There are no magic answers, however. This wasn't an in-depth discussion of how to set conditional or contingent orders. It wasn't meant to be as there are differences among the brokers in the types of orders and ways they're set. This is evidenced by the very fact that they're called "contingent orders" on one of my brokerages and "conditional orders" at the other, one small difference that points to bigger differences in the way these orders might be set at separate brokerages. However, the topics in this article are matters to consider and perhaps to discuss with your broker or the trading desk at your brokerage. How are conditional or contingency orders handled if their servers go down? In adverse market conditions? What were their experiences on May 6? Talk to other traders about their experiences. If your platform has a forum, go to it and read about the experiences of others.
We might take another step that I recently discussed. We can consider having a backup brokerage at which we deposit enough money that we can take defensive action until our other account is accessible. How much money would that be? That would depend on the account and the size of the trades, of course. Some traders might need only a small amount of money, enough to buy a couple of IBM, WMT, MNX, IWM or SPY calls or puts to hedge their 2- or 3-contract butterflies or calendars in those underlyings. Others might need a much bigger account with approved trading levels that provide the ability to trade futures, so that they more fully hedge a bigger position.

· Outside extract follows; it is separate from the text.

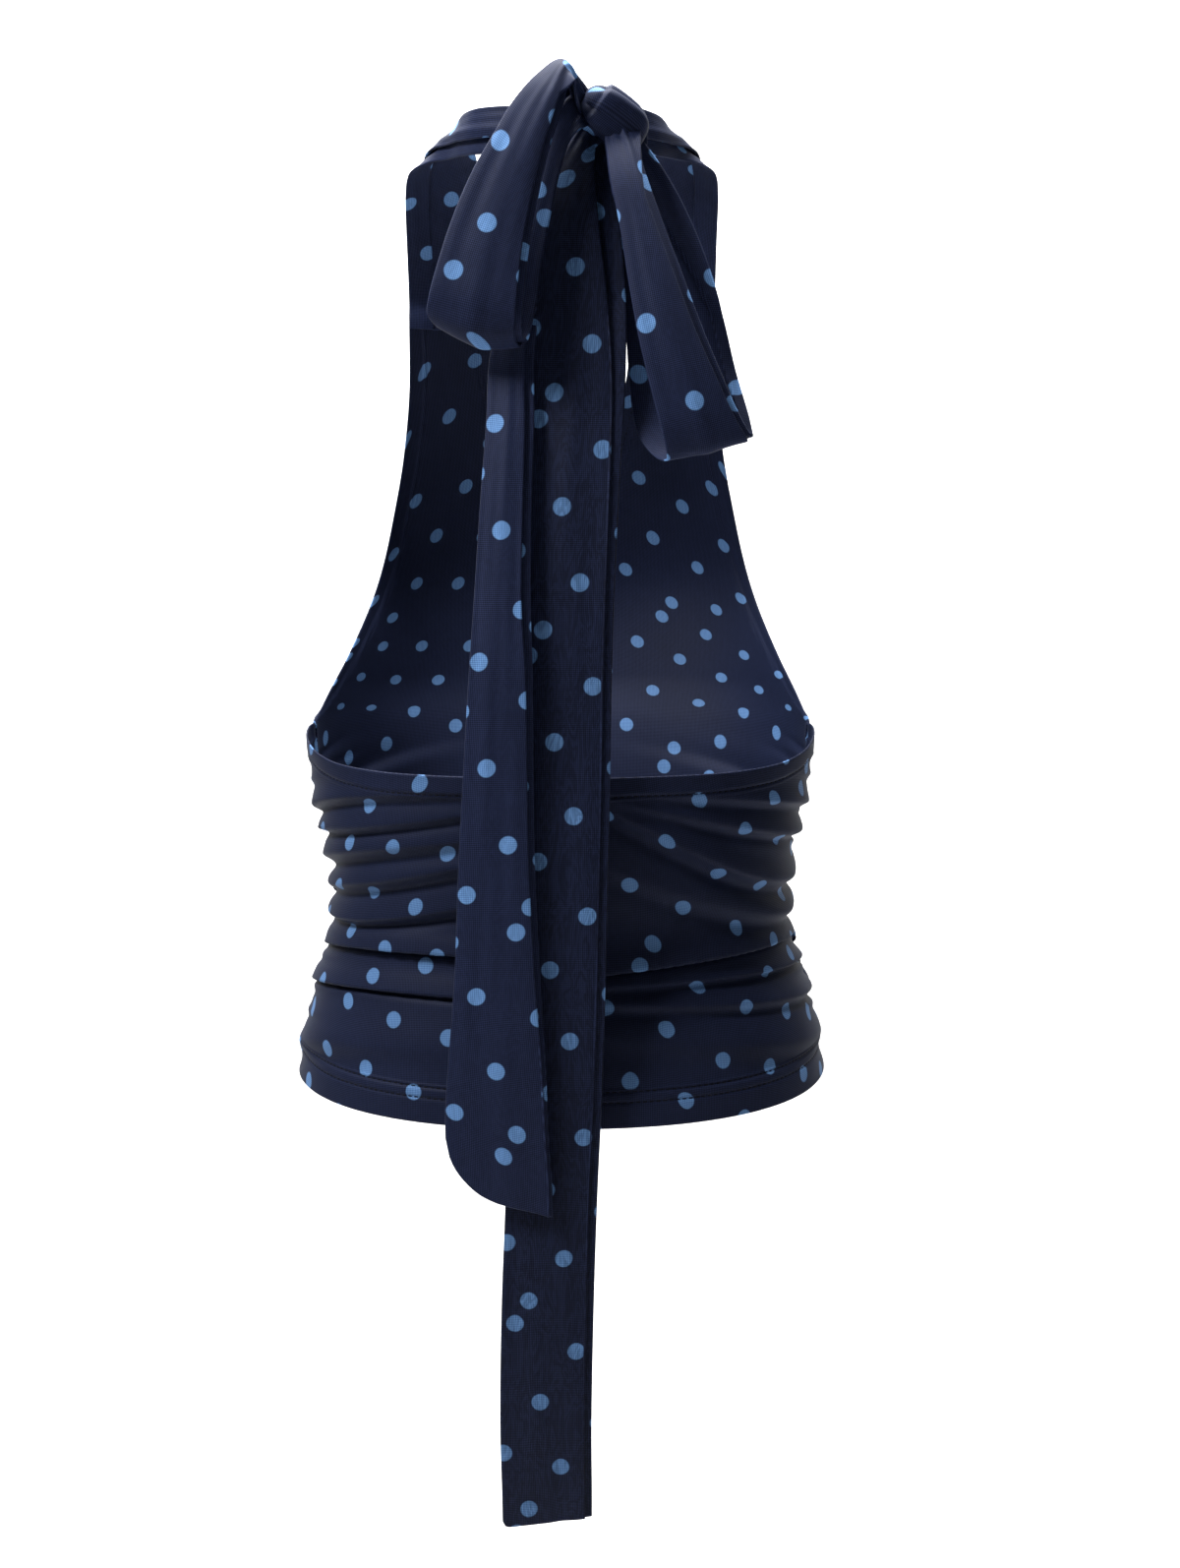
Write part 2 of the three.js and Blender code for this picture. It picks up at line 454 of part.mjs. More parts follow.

In all honesty, we're going to need some of these backup plans in place if we trade more than a few months. Even if we discount what happened on May 6 as an anomaly and not a hint of a new possible reality, I've had landscapers cut through a cable line, fast-market conditions overwhelm a brokerage's platform, and a hurricane that wiped out electrical connections--and my modem--for days on end. I've had a computer freeze at the worst possible moment, and so have many of you. These considerations are not meant to frighten traders but rather to reassure them. Preventative measures can be taken.